:: What the exercise asks ::
Set down the listing below verbatim, but only from its first line through the line containing "head_len = 7.8; // [6:0.2:10]".

(Entries with model source code)
+--

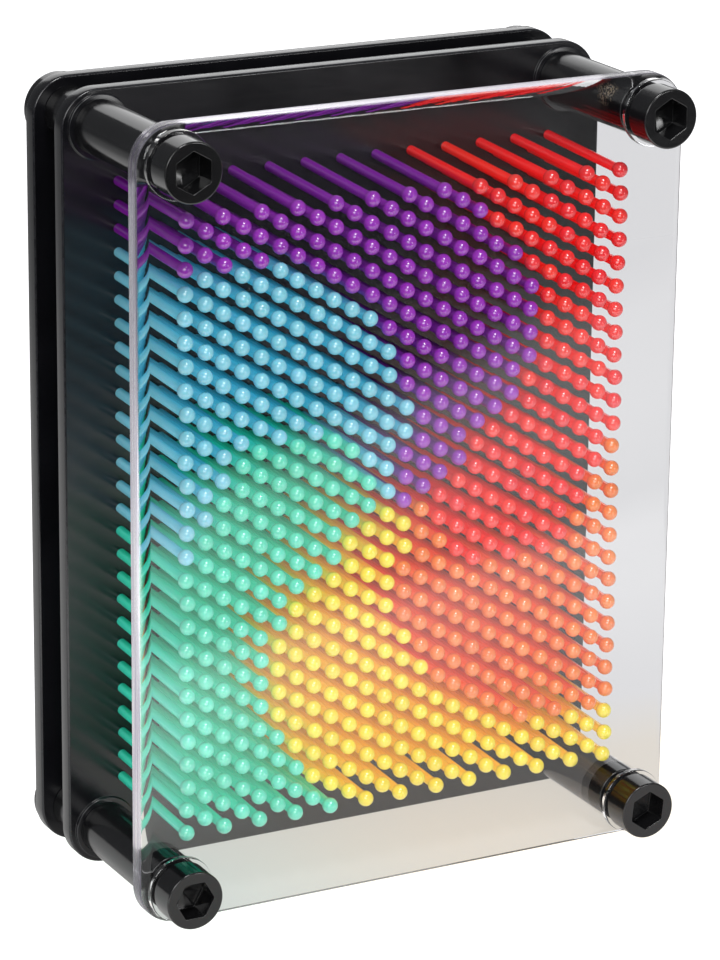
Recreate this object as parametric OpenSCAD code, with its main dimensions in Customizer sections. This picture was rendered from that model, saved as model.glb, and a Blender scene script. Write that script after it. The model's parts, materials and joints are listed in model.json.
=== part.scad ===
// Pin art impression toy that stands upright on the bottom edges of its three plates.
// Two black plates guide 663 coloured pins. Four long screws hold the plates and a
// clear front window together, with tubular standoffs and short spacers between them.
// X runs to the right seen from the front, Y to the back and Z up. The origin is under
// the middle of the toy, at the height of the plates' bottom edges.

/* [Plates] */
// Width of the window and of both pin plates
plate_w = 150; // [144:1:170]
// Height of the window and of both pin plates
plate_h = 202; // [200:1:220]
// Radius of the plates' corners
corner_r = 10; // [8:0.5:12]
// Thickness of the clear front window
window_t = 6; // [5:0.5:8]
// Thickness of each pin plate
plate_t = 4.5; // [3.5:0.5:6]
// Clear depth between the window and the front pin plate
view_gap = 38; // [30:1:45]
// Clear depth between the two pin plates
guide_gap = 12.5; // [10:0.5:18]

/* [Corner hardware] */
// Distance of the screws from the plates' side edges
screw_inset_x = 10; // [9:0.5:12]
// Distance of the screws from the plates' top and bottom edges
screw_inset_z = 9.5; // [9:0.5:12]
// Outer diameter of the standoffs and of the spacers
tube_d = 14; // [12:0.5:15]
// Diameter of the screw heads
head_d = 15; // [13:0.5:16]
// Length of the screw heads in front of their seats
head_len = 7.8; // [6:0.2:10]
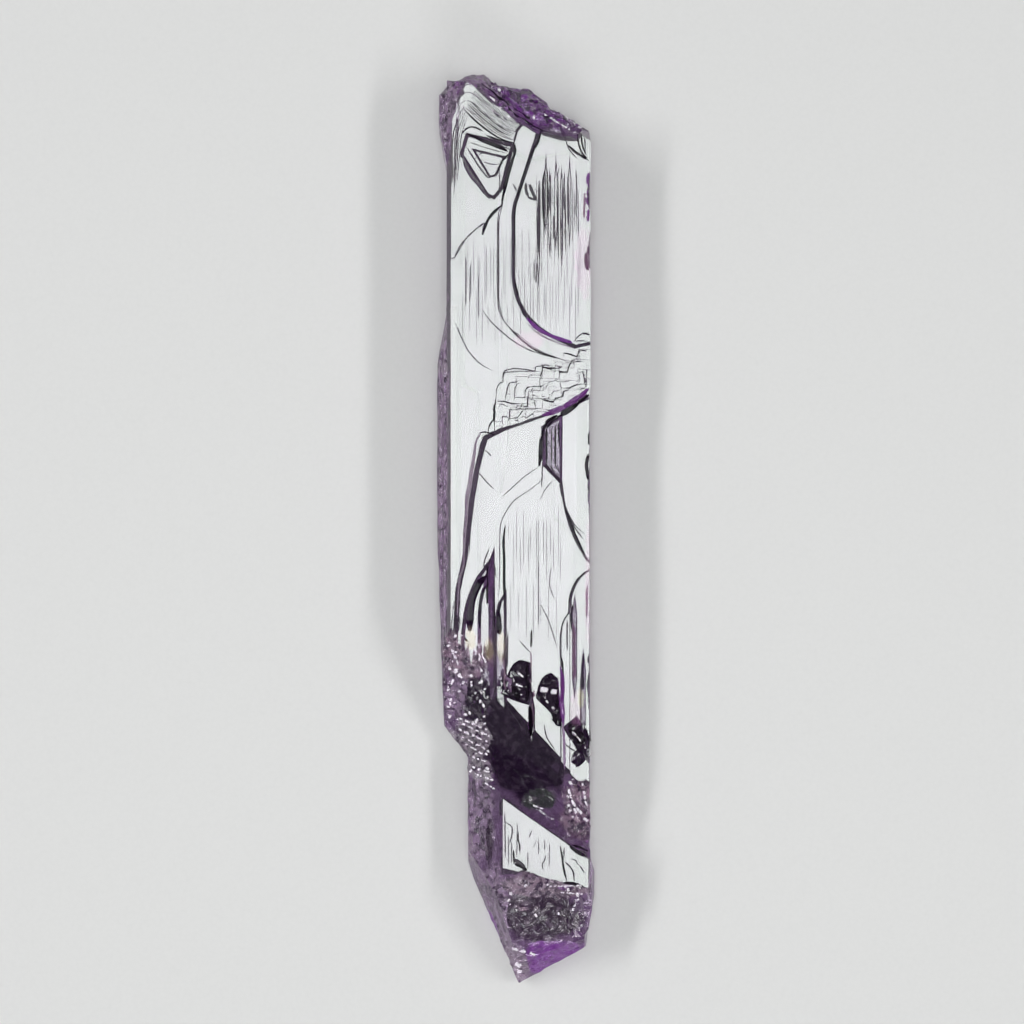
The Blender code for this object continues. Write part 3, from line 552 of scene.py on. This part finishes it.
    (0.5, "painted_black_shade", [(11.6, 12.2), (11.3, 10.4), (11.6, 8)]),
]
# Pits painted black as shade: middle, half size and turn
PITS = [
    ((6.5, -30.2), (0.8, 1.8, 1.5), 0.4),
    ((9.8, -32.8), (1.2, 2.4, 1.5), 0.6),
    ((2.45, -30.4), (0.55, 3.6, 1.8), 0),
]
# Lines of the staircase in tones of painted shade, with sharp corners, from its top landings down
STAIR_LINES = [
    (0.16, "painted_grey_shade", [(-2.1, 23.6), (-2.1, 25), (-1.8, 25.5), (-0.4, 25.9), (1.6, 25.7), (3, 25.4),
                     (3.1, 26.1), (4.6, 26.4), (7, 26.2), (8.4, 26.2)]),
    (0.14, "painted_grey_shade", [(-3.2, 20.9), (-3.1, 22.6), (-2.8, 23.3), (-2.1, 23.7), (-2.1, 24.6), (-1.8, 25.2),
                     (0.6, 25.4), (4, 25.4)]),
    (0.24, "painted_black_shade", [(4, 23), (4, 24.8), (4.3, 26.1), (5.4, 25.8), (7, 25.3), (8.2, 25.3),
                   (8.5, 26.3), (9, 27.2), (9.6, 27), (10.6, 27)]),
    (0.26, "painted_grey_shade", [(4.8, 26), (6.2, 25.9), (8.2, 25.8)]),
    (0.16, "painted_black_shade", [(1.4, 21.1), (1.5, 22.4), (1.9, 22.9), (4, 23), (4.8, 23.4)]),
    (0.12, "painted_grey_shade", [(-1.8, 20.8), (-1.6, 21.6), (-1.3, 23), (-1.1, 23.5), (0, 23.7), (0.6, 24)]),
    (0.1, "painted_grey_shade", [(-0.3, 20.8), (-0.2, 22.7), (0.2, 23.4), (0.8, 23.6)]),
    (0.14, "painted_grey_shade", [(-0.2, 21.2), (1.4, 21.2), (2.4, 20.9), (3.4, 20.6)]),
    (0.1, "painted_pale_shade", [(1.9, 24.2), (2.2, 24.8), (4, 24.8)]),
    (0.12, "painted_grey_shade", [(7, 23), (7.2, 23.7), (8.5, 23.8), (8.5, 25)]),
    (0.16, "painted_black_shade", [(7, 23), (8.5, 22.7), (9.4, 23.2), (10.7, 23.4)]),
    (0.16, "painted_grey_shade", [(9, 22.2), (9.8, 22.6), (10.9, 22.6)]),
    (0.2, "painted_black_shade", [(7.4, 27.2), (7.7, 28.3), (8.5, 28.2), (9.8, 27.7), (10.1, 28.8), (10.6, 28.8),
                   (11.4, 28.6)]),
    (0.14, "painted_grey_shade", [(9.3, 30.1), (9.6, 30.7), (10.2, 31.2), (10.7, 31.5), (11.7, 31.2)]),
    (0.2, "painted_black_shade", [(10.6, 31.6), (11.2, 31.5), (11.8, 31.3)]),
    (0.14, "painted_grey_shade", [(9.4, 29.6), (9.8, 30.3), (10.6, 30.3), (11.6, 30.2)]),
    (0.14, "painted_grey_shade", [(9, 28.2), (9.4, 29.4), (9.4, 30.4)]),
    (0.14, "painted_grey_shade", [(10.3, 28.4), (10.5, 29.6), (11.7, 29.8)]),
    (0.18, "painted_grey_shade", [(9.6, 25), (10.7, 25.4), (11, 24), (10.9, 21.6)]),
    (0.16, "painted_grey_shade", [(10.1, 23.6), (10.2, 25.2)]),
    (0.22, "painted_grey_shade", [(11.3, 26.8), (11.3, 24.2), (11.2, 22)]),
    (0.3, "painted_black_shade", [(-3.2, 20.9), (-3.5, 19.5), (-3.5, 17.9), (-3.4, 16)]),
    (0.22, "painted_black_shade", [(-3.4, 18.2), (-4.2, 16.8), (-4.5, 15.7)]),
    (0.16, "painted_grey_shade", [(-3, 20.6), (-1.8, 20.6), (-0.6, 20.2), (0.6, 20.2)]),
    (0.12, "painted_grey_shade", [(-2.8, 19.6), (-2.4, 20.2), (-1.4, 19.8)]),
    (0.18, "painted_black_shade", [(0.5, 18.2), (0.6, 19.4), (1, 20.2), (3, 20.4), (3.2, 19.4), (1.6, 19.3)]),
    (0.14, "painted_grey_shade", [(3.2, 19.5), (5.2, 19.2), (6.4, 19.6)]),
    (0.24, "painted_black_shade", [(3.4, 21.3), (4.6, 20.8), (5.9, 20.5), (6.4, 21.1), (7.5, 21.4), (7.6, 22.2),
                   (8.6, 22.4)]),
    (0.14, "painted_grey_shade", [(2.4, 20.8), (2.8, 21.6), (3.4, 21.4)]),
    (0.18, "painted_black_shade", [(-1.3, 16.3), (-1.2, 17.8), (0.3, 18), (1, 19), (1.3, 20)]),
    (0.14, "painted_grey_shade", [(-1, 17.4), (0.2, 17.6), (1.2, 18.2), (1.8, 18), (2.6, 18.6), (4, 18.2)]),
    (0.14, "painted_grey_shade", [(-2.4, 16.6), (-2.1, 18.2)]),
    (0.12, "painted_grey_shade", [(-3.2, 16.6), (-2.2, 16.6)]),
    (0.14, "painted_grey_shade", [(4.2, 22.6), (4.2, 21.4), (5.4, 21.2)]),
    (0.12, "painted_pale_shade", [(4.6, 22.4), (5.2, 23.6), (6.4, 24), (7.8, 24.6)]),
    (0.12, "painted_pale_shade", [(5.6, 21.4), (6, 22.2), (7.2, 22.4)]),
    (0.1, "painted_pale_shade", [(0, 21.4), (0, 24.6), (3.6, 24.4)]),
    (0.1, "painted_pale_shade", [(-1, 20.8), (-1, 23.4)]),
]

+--

:: Answer to this exercise ::
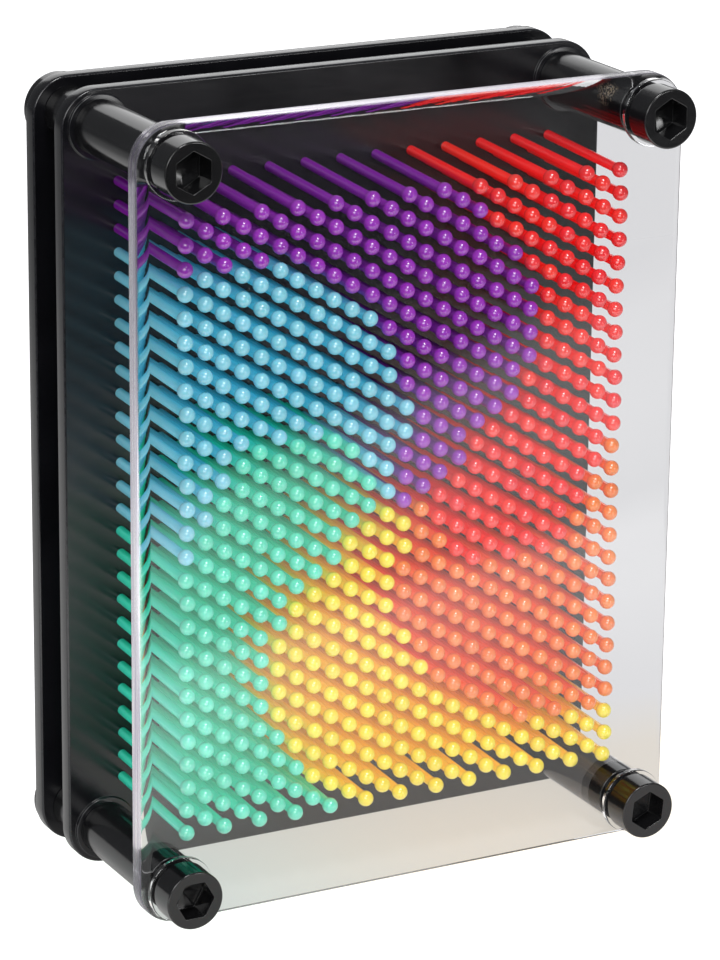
Recreate this object as parametric OpenSCAD code, with its main dimensions in Customizer sections. This picture was rendered from that model, saved as model.glb, and a Blender scene script. Write that script after it. The model's parts, materials and joints are listed in model.json.
=== part.scad ===
// Pin art impression toy that stands upright on the bottom edges of its three plates.
// Two black plates guide 663 coloured pins. Four long screws hold the plates and a
// clear front window together, with tubular standoffs and short spacers between them.
// X runs to the right seen from the front, Y to the back and Z up. The origin is under
// the middle of the toy, at the height of the plates' bottom edges.

/* [Plates] */
// Width of the window and of both pin plates
plate_w = 150; // [144:1:170]
// Height of the window and of both pin plates
plate_h = 202; // [200:1:220]
// Radius of the plates' corners
corner_r = 10; // [8:0.5:12]
// Thickness of the clear front window
window_t = 6; // [5:0.5:8]
// Thickness of each pin plate
plate_t = 4.5; // [3.5:0.5:6]
// Clear depth between the window and the front pin plate
view_gap = 38; // [30:1:45]
// Clear depth between the two pin plates
guide_gap = 12.5; // [10:0.5:18]

/* [Corner hardware] */
// Distance of the screws from the plates' side edges
screw_inset_x = 10; // [9:0.5:12]
// Distance of the screws from the plates' top and bottom edges
screw_inset_z = 9.5; // [9:0.5:12]
// Outer diameter of the standoffs and of the spacers
tube_d = 14; // [12:0.5:15]
// Diameter of the screw heads
head_d = 15; // [13:0.5:16]
// Length of the screw heads in front of their seats
head_len = 7.8; // [6:0.2:10]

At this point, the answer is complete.